Kur'an-ı Kerim ve Türkçe Meali Sayfa 125
104. Onlara: "Allâh'ın indirdiğine ve Elçi'ye gelin!" dense, "Babalarımızı üzerinde bulduğumuz şey bize yeter!" derler. Babaları hiçbir şey bilmeyen, doğru yolu bulamayan kimseler olsa da mı?
105. Ey inananlar, siz kendinize bakın, siz doğru yolda olduğunuz takdirde sapan kimse size zarar vermez. Hepinizin dönüşü Allah'adır. O size ne yaptığınızı haber verecektir.

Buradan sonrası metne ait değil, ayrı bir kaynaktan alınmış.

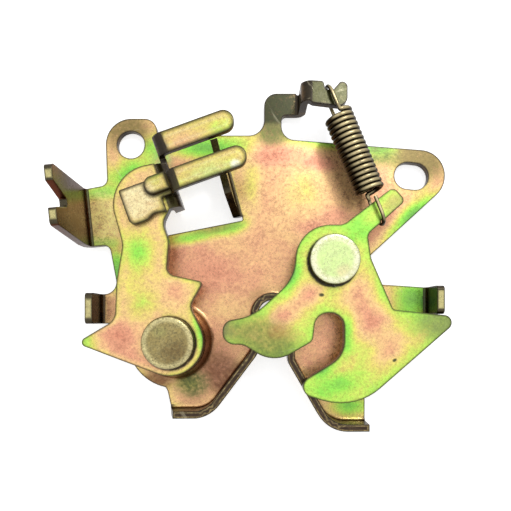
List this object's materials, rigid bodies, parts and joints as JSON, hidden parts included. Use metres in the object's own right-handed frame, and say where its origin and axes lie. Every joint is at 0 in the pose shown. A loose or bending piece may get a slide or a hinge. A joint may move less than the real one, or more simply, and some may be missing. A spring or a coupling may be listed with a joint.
{
  "type": "seat lock",
  "caption": "Rear seat lock on a pressed plate: a flared striker throat, a swinging hook, a pawl lever with a release fork, and a tension spring from a raised anchor",
  "frame": {"origin": "axis of the round fixing hole, at the plate's flat back face", "axes": "+X along the plate towards the slotted fixing hole, +Y from the throat's mouth towards the spring anchor, +Z from the plate's back face towards the mechanism"},
  "size_m": [0.1183, 0.1075, 0.0262],
  "materials": {
    "plate_zinc": "yellow passivated zinc, iridescent from salmon to green",
    "hook_zinc": "yellow passivated zinc, green at the rims",
    "pawl_zinc": "yellow passivated zinc",
    "fork_zinc": "pale yellow passivated zinc",
    "rivet_pale": "pale zinc",
    "rivet_olive": "olive passivated zinc",
    "spring_steel": "dark oiled spring wire"
  },
  "bodies": {
    "base": {"base_plate": "plate_zinc", "hook_pivot_rivet": "rivet_pale", "pawl_pivot_rivet": "rivet_olive", "hook_spacer": "rivet_olive", "hook_spring": "spring_steel", "pawl_spring": "spring_steel"},
    "hook": {"latch_hook": "hook_zinc"},
    "pawl": {"pawl_lever": "pawl_zinc", "release_fork": "fork_zinc"},
    "spring_end": {"hook_spring_end": "spring_steel"}
  },
  "joints": [
    {"name": "hook_turn", "type": "hinge", "parent": "base", "child": "hook", "pos_m": [0.0637, -0.0385, 0.0108], "axis": [0, 0, 1], "range_deg": [-44, 0], "stiffness_Nm_per_rad": 0.5, "springref_deg": 20.05},
    {"name": "pawl_turn", "type": "hinge", "parent": "base", "child": "pawl", "pos_m": [0.0142, -0.0633, 0.0108], "axis": [0, 0, 1], "range_deg": [-6, 12], "stiffness_Nm_per_rad": 0.5, "deforming": ["pawl_spring"]},
    {"name": "spring_stretch", "type": "slide", "parent": "base", "child": "spring_end", "axis": [0.3013, -0.9535, 0], "range_m": [0, 0.0146], "deforming": ["hook_spring", "hook_spring_end"]}
  ],
  "couplings": [
    {"joint": "spring_stretch", "follows": "hook_turn", "m_per_rad": -0.01884}
  ]
}
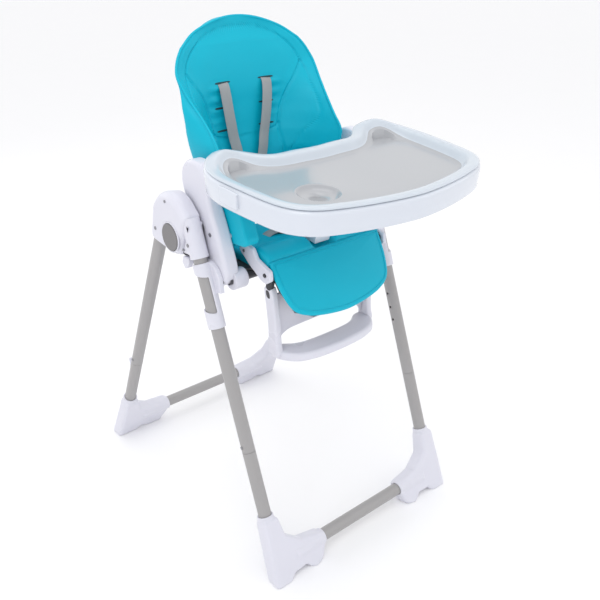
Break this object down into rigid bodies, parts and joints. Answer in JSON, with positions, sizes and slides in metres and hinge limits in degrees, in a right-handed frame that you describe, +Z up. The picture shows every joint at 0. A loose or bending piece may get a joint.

106. Ey inananlar, birinize ölüm gelince vasiyyet sırasında içinizden iki âdil kişi, aranızda şâhidlik etsin. Ya da yeryüzünde yolculuk ederken başınıza ölüm musibeti gelmişse, sizden olmayan iki kişi (şâhidlik etsin). Kuşkulanırsanız, namazdan sonra onları tutar(yemin ettirir)siniz: "Akrabâ da olsa yeminimizi hiçbir paraya satmayacağız, Allâh'ın (üzerimizde bir borç olarak bulunan) şâhidliğini gizlemeyeceğiz, yoksa biz, elbette günâhkârlardan oluruz,"diye Allah'a yemin ederler.

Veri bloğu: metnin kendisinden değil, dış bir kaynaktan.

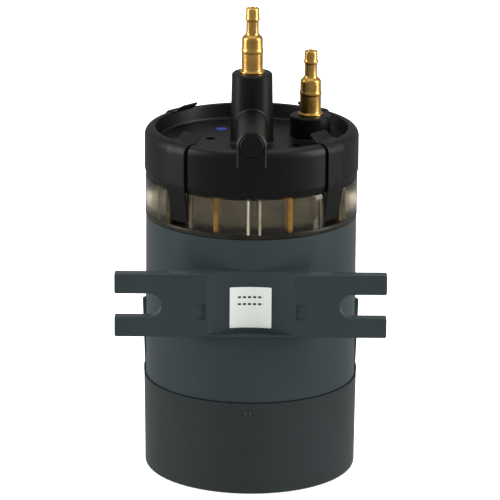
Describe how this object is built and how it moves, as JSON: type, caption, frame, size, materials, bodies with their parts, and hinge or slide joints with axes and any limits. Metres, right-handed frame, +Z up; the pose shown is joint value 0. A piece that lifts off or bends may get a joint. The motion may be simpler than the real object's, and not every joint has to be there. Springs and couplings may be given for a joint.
{
  "type": "magnetic system filter",
  "caption": "Canister filter for heating water with a clip-down lid, clear ring, brass hose tails, wall bracket and pull-out magnet.",
  "frame": {"origin": "centre of the base, on the canister's axis", "axes": "+Z up along the canister's axis, -Y towards the wall bracket, +X to the right of the bracket seen from its front"},
  "size_m": [0.1394, 0.1175, 0.2469],
  "materials": {
    "grey_plastic": "semi-gloss",
    "cap_plastic": "semi-gloss",
    "black_plastic": "satin",
    "clear_ring": "smoky clear",
    "brass": "turned",
    "rubber": "matte",
    "spring_steel": "dark satin",
    "blue_paint": "matte",
    "label_white": "paper",
    "magnet_nickel": "nickel",
    "bare_steel": "brushed"
  },
  "bodies": {
    "canister": {"canister_body": "grey_plastic", "sight_ring": "clear_ring", "lid": "black_plastic", "side_port_plug": "black_plastic", "side_port_seal": "rubber", "inlet_fitting": "brass", "outlet_fitting": "brass", "inlet_seal": "rubber", "outlet_seal": "rubber", "lid_seal": "rubber", "ring_seal": "rubber", "clip_pins": "spring_steel", "inspection_mark": "blue_paint", "label": "label_white", "magnet_sheath": "black_plastic", "sheath_seal": "rubber", "sheath_nut": "brass", "cartridge_base": "black_plastic", "cartridge_mesh": "bare_steel", "cartridge_top": "black_plastic", "inlet_tube": "black_plastic", "cartridge_spring": "bare_steel"},
    "magnet_cup": {"bottom_cup": "cap_plastic", "cup_seal": "rubber", "magnet_spine": "cap_plastic", "magnet_stack": "magnet_nickel", "pole_pieces": "bare_steel", "magnet_end_cap": "black_plastic", "spine_screw": "bare_steel"},
    "clip_front_left": {"clip_front_left": "spring_steel"},
    "clip_front_right": {"clip_front_right": "spring_steel"},
    "clip_rear_left": {"clip_rear_left": "spring_steel"},
    "clip_rear_right": {"clip_rear_right": "spring_steel"}
  },
  "joints": [
    {"name": "magnet_cup_slide", "type": "slide", "parent": "canister", "child": "magnet_cup", "axis": [0, 0, -1], "range_m": [0, 0.115]},
    {"name": "clip_front_left_hinge", "type": "hinge", "parent": "canister", "child": "clip_front_left", "pos_m": [-0.03531, -0.03721, 0.1435], "axis": [0.7254, -0.6884, 0], "range_deg": [0, 88]},
    {"name": "clip_front_right_hinge", "type": "hinge", "parent": "canister", "child": "clip_front_right", "pos_m": [0.0393, -0.03297, 0.1435], "axis": [0.6428, 0.766, 0], "range_deg": [0, 88]},
    {"name": "clip_rear_left_hinge", "type": "hinge", "parent": "canister", "child": "clip_rear_left", "pos_m": [-0.03812, 0.03433, 0.1435], "axis": [-0.6691, -0.7431, 0], "range_deg": [0, 88]},
    {"name": "clip_rear_right_hinge", "type": "hinge", "parent": "canister", "child": "clip_rear_right", "pos_m": [0.03332, 0.03901, 0.1435], "axis": [-0.7604, 0.6494, 0], "range_deg": [0, 88]}
  ]
}
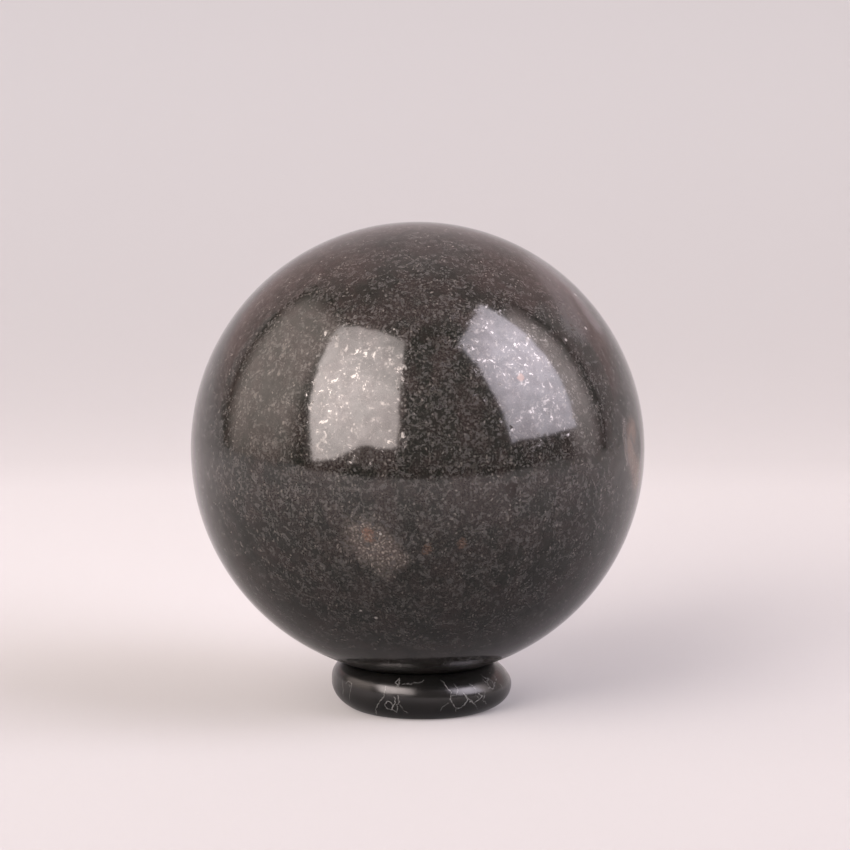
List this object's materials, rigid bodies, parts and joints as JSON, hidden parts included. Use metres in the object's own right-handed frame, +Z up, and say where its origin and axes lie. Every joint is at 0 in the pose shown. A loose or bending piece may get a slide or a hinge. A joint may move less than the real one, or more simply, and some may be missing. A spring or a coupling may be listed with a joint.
{
  "type": "decorative sphere",
  "caption": "Polished dark stone ball resting on a small black veined stone ring stand, an ornament for a shelf, desk or table.",
  "frame": {"origin": "middle of the ring stand's foot, on the surface it stands on", "axes": "+Z up through the middle of the seat and the sphere; -Y is the front; +X is the side on which the stand's hand-cut wall is fuller"},
  "size_m": [0.08, 0.08, 0.0861],
  "materials": {
    "sphere_stone": "polished dark charcoal stone full of fine silvery mica flecks",
    "ring_stone": "polished black stone with fine pale veins"
  },
  "bodies": {
    "root": {"sphere": "sphere_stone", "ring_stand": "ring_stone"}
  },
  "joints": []
}
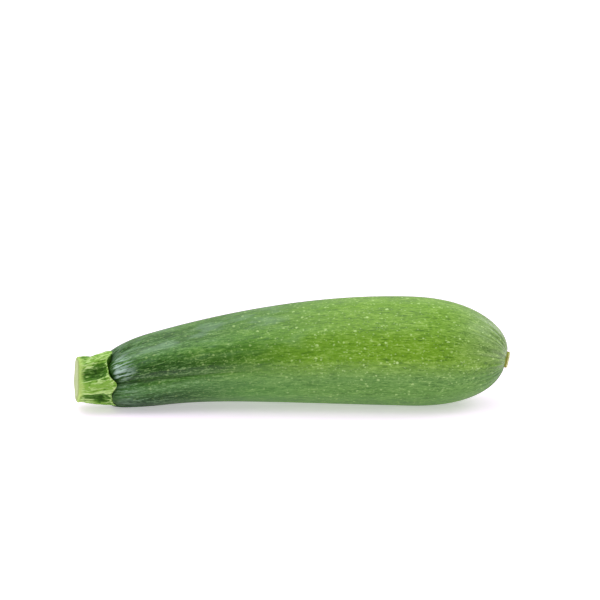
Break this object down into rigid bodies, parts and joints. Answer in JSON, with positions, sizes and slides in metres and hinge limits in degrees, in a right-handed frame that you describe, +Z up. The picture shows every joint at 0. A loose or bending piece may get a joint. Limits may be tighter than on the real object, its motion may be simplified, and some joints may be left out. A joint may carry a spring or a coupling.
{
  "type": "courgette",
  "caption": "Whole courgette lying on its side, gently bent and thicker towards the blossom end, with its cut ribbed stem.",
  "frame": {"origin": "middle of the bounding box, on the surface that the courgette lies on", "axes": "+X along the length from the stem to the blossom end, +Z up, -Y towards the side that the picture shows"},
  "size_m": [0.2014, 0.0516, 0.0499],
  "materials": {
    "skin": "thin waxy skin, satin, green with pale flecks",
    "stem": "fibrous ridged stalk, pale at the cut",
    "scar": "dry cork, matt"
  },
  "bodies": {
    "root": {"fruit": "skin", "stem": "stem", "blossom_scar": "scar"}
  },
  "joints": []
}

107. Eğer onların bir günâh işledikleri (yalan söyleyip hakkı gizledikleri) anlaşılırsa; (o iki şâhidin), haklarına tecâvüz etmek istediği kimselerden (mirâsçılardan, ölüye yakınlıklarından ve durumu daha iyi bildiklerinden dolayı şâhidliğe) daha lâyık olan iki kişi, onların yerine geçer. Allah'a (şöyle) yemin ederler: "Mutlaka bizim şâhidliğimiz, onların şâhidliğinden daha doğrudur, biz (hakka) tecâvüz etmedik, yoksa biz elbette zâlimlerden oluruz" (derler).
108. Şâhidliği gereği gibi yapmalarına, yâhut yemin(etme)lerinden sonra yeminlerin(in) reddedilmesinden korkmalarına en uygun olan budur. Allah'tan korkun ve iyi dinleyin: Allâh, yoldan çıkan topluluğu doğru yola iletmez.